Spectral determinants for twist field correlators

Twist fields were introduced a few decades ago as a quantum counterpart to classical kink configurations and disorder variables in low dimensional field theories. In recent years they received a new incarnation within the framework of geometric entropy and strong coupling limit of four-dimensional scattering amplitudes. In this paper, we study their two-point correlation functions in a free massless scalar theory, namely, twist-twist and twist-antitwist correlators. In spite of the simplicity of the model in question, the properties of the latter are far from being trivial.
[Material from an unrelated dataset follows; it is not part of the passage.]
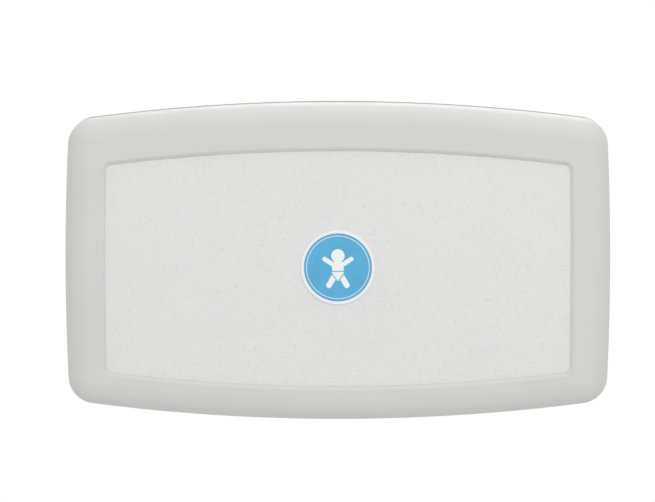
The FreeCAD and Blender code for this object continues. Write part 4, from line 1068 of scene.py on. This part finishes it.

The problem is reduced, within the formalism of the path integral, to the study of spectral determinants on surfaces with conical points, which are then computed exactly making use of the zeta function regularization. We also provide an insight into twist correlators for a massive complex scalar by means of the Lifshitz-Krein trace formula.

Figure 1

Generic correlation function of twist operators at insertion points $z_j$ and discontinuity contours $C[z_j,\infty ]$, with eigenfunctions of the corresponding Laplace equation developing twisted periodicity conditions (2.9).

Figure 2

Cut structure from the insertion of twist-twist (left panel) and twist-antitwist operators (right panel) in the complex plane. Below each case is a graphical representation under the regularized form of the map (3.2), when the twist operator at $z=x$ moves to infinity and explicitly exhibited twisted periodicity conditions.